Data extract

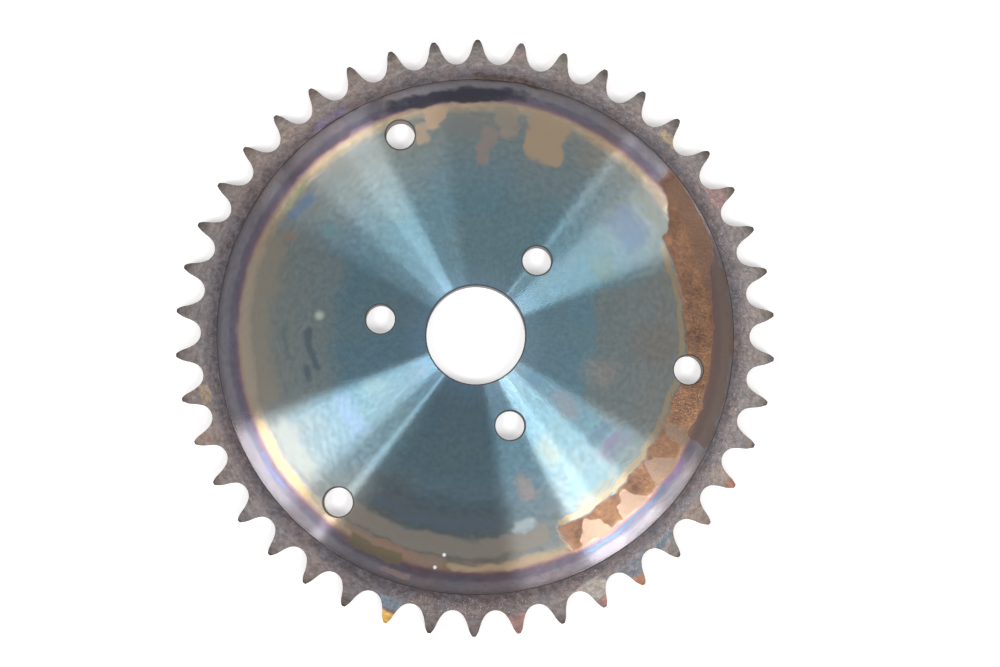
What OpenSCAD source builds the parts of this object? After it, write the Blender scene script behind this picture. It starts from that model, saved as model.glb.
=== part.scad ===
// Plate sprocket for a roller chain: one flat steel piece with a plain bore and two rings of bolt holes.
// It lies flat. The origin is the centre of the bore at the lower face, and +Z points up along the bore.
// The blank is turned on both sides, and a form cutter takes each tooth space out of its edge.

/* [Chain] */
// Number of teeth
teeth = 42; // [40:1:60]
// Pitch of the chain, from roller to roller
chain_pitch = 12.7; // [12.3:0.05:14.5]
// Diameter of the chain's rollers
roller_d = 7.77; // [7.3:0.01:8]
// Room inside the circle of the rollers' centres for the chain's side plates
side_plate_room = 8.85; // [8:0.05:11]

/* [Plate] */
// Thickness of the web, which carries the bore and the bolt holes
web_t = 6.35; // [6:0.05:10]
// Width of the teeth, which run between the chain's inner plates
tooth_w = 5.8; // [4.5:0.05:6.2]
// Diameter of the bore
bore_d = 29.3; // [16:0.1:44]
// Edge break at both ends of the bore
bore_break = 0.35; // [0.1:0.05:1]

/* [Bolt holes] */
// Number of holes in each ring
bolt_count = 3; // [3:1:6]
// Diameter of the bolt holes
bolt_hole_d = 8.6; // [5:0.1:9.5]
// Diameter of the inner ring of bolt holes
inner_pcd = 57.15; // [50:0.05:72]
// Diameter of the outer ring of bolt holes
outer_pcd = 127.3; // [96:0.1:134]
// Edge break at both ends of a bolt hole
hole_break = 0.25; // [0.1:0.05:0.6]
// Angle of the first inner bolt hole from +X
inner_angle = 51.1; // [0:0.1:120]
// Angle of the first outer bolt hole from +X
outer_angle = 111.1; // [0:0.1:120]

/* [Tooth edges] */
// Angle of the first tooth from +X
tooth_angle = 4.4; // [0:0.1:12]
// How far the rounding of the tooth sides reaches in from the tips
side_round_depth = 3.2; // [1.5:0.1:4.5]
// How much that rounding takes off each side at the tips
side_round_drop = 0.8; // [0.2:0.05:1.4]
// Radius of the worn corners of a tooth's tip
tip_round = 0.5; // [0.2:0.05:0.8]

/* [Hidden] */
$fn = 96;
over = 1;
// Where one curve runs into the next, it starts this far inside it, so that they cross at one point.
hair = 0.0001;

// Standard tooth form: its lengths go with the roller diameter, and its angles with the number of teeth.
seat_factor = 1.005;
seat_play = 0.07615;
work_factor = 0.8;
flank_factor = 1.3025;
top_factor = 1.4;
tip_factor = 0.6;
seat_angle = 35 + 60 / teeth;
work_angle = 18 - 56 / teeth;
top_angle = 17 - 64 / teeth;

// Half the angle from one tooth to the next, the circle of the rollers' centres, and the tips
half_step = 180 / teeth;
pitch_r = chain_pitch / 2 / sin(half_step);
outer_r = fine(chain_pitch * (tip_factor + 1 / tan(half_step)) / 2);

// Radii of the seat of a roller, of the working curve above it and of the topping curve at the tip,
// and the straight flank between the last two
work_offset = fine(work_factor * roller_d);
seat_r = fine((seat_factor * roller_d + seat_play) / 2);
work_r = seat_r + work_offset - hair;
top_r = fine(roller_d * (work_factor * cos(work_angle) + top_factor * cos(top_angle) - flank_factor)
    - seat_play / 2);
flank = fine(roller_d * (top_factor * sin(top_angle) - work_factor * sin(work_angle)));

// Centres of the topping curve and of the sprocket, from the centre of the working curve,
// with +X towards the upper end of that curve
tilt = seat_angle - work_angle;
top_c = [work_r + top_r, flank];
hub_c = turned([work_offset * cos(seat_angle), -work_offset * sin(seat_angle) - pitch_r], tilt);

// The worn corner touches the topping curve and runs out over the turned tip at a small angle.
run_out = 15;
// Angle beside a tooth's centre line that no cutter reaches
land_keep = 0.05;
tip_r = min(tip_round, 0.9 * full_tip_round());
tip_c_r = outer_r - tip_r * cos(run_out);
tip_dir = direction(hub_c - top_c) - angle_between(norm(hub_c - top_c), top_r - tip_r, tip_c_r);
tip_c = top_c + (top_r - tip_r) * [cos(tip_dir), sin(tip_dir)];

// Step from the web down to the rim, and the rounded sides of the teeth
rim_drop = (web_t - tooth_w) / 2;
web_r = pitch_r - side_plate_room;
round_start = outer_r - side_round_depth;
side_r = (side_round_depth ^ 2 + side_round_drop ^ 2) / (2 * side_round_drop);

// Keeps a length to a ten-thousandth.
function fine(size) = round(size / hair) * hair;

function turned(p, angle) = [p.x * cos(angle) - p.y * sin(angle), p.x * sin(angle) + p.y * cos(angle)];

function direction(v) = atan2(v.y, v.x);

// Angle between two sides of a triangle whose third side is known.
function angle_between(side_a, side_b, third) =
    acos((side_a ^ 2 + side_b ^ 2 - third ^ 2) / (2 * side_a * side_b));

// Radius at which the two worn corners of a tip would meet on the tooth's centre line.
function full_tip_round() =
    let (c = turned(top_c - hub_c, half_step - tilt))
    let (rise = outer_r - c.y)
    (top_r ^ 2 - c.x ^ 2 - rise ^ 2) / (2 * (top_r - rise));

// The right side of a tooth space. The origin is the roller's centre, and +Y points outwards.
module flank_space() {
    rotate(-seat_angle)
        translate([-work_offset, 0])
            rotate(work_angle) {
                intersection() {
                    circle(r = work_r);
                    polygon([[0, 0], 2 * work_r * [cos(work_angle), -sin(work_angle)], [2 * work_r, 0]]);
                }
                square([work_r, flank]);
                difference() {
                    translate([0, flank]) square([work_r + top_r, top_r + over]);
                    translate(top_c) circle(r = top_r);
                }
                translate(top_c) rotate(tip_dir) tip_corner();
            }
}

// What wear takes off one corner of a tip. The origin is the topping curve's centre,
// and +X points at the end of that curve.
module tip_corner() {
    tip_end = direction(tip_c - hub_c) - tip_dir;
    translate([top_r - tip_r + hair, 0])
        difference() {
            polygon([[0, 0], [2 * tip_r, 0], 2 * tip_r * [cos(tip_end), sin(tip_end)]]);
            circle(r = tip_r);
        }
}

// The space between two teeth, from land to land, as its cutter has it. +Y points outwards.
module tooth_space() {
    reach = outer_r + over;
    side = reach * tan(half_step - land_keep);
    intersection() {
        translate([0, pitch_r]) {
            circle(r = seat_r);
            flank_space();
            mirror([1, 0]) flank_space();
        }
        polygon([[0, 0], [side, reach], [-side, reach]]);
    }
}

// The turned blank: web, step, rim and the rounded sides of the tooth band.
module blank() {
    bore_r = bore_d / 2;
    rim_low = rim_drop;
    rim_high = web_t - rim_drop;
    rotate_extrude() {
        polygon([
            [bore_r, bore_break],
            [bore_r + bore_break, 0],
            [web_r, 0],
            [web_r + rim_drop, rim_low],
            [round_start, rim_low],
            [round_start, rim_high],
            [web_r + rim_drop, rim_high],
            [web_r, web_t],
            [bore_r + bore_break, web_t],
            [bore_r, web_t - bore_break]
        ]);
        intersection() {
            translate([round_start, rim_low]) square([side_round_depth, tooth_w]);
            translate([round_start, rim_low + side_r]) circle(r = side_r);
            translate([round_start, rim_high - side_r]) circle(r = side_r);
        }
    }
}

module bolt_hole() {
    r = bolt_hole_d / 2;
    wide = r + hole_break + over;
    translate([0, 0, -over]) cylinder(h = web_t + 2 * over, r = r);
    translate([0, 0, -over]) cylinder(h = hole_break + over, r1 = wide, r2 = r);
    translate([0, 0, web_t - hole_break]) cylinder(h = hole_break + over, r1 = r, r2 = wide);
}

module bolt_ring(pcd, first_angle) {
    for (i = [0 : bolt_count - 1])
        rotate(first_angle + i * 360 / bolt_count)
            translate([pcd / 2, 0, 0]) bolt_hole();
}

module sprocket() {
    color("slategray")
        difference() {
            blank();
            for (i = [0 : teeth - 1])
                rotate(tooth_angle + (2 * i + 1) * half_step - 90)
                    translate([0, 0, -over])
                        linear_extrude(web_t + 2 * over) tooth_space();
            bolt_ring(inner_pcd, inner_angle);
            bolt_ring(outer_pcd, outer_angle);
        }
}

sprocket();
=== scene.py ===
import math

import bpy
from mathutils import Matrix, Vector

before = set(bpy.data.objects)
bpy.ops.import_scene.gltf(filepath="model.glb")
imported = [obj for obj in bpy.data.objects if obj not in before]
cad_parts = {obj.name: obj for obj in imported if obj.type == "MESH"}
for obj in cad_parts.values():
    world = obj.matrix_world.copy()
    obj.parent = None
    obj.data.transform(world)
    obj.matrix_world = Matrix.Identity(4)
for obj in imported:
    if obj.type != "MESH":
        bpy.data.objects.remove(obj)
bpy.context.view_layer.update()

MM = 0.001

# Directions are in degrees, anticlockwise from +X as seen from above.
# Radii are in millimetres from the axis of the bore.
FIRST_TOOTH = 4.4
TOOTH_STEP = 360 / 42
BORE_R = 14.65
BOLT_HOLE_R = 4.3
BOLT_CIRCLES = ((28.575, 51.1), (63.65, 111.1))
# Slope of the turning grooves, and the height of the grooves and of the scale
GROOVE_LEAN = 0.04
GROOVE_HEIGHT = 0.006
SCALE_HEIGHT = 0.25
STEP_R = 76.1
TIP_R = 88.55

# Strength of the sky, and of all the light that reaches the turned face outside the bright fans.
# Colours are given as they look in that light.
SKY = 0.5
PLAIN_LIGHT = 0.57


def seen(red, green, blue):
    """The linear colour of a metal that shows these display values, 0 to 255, in the plain light."""
    linear = []
    for value in (red, green, blue):
        share = value / 255
        linear.append((share / 12.92 if share <= 0.04045 else ((share + 0.055) / 1.055) ** 2.4) / PLAIN_LIGHT)
    return (*linear, 1.0)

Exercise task
Print, without alteration, the lines from the line with "module bolt_ring(pcd, first_angle)" to the line with "bpy.data.objects.remove(obj)". Include both of them, and omit every other line.

Result of this exercise
module bolt_ring(pcd, first_angle) {
    for (i = [0 : bolt_count - 1])
        rotate(first_angle + i * 360 / bolt_count)
            translate([pcd / 2, 0, 0]) bolt_hole();
}

module sprocket() {
    color("slategray")
        difference() {
            blank();
            for (i = [0 : teeth - 1])
                rotate(tooth_angle + (2 * i + 1) * half_step - 90)
                    translate([0, 0, -over])
                        linear_extrude(web_t + 2 * over) tooth_space();
            bolt_ring(inner_pcd, inner_angle);
            bolt_ring(outer_pcd, outer_angle);
        }
}

sprocket();
=== scene.py ===
import math

import bpy
from mathutils import Matrix, Vector

before = set(bpy.data.objects)
bpy.ops.import_scene.gltf(filepath="model.glb")
imported = [obj for obj in bpy.data.objects if obj not in before]
cad_parts = {obj.name: obj for obj in imported if obj.type == "MESH"}
for obj in cad_parts.values():
    world = obj.matrix_world.copy()
    obj.parent = None
    obj.data.transform(world)
    obj.matrix_world = Matrix.Identity(4)
for obj in imported:
    if obj.type != "MESH":
        bpy.data.objects.remove(obj)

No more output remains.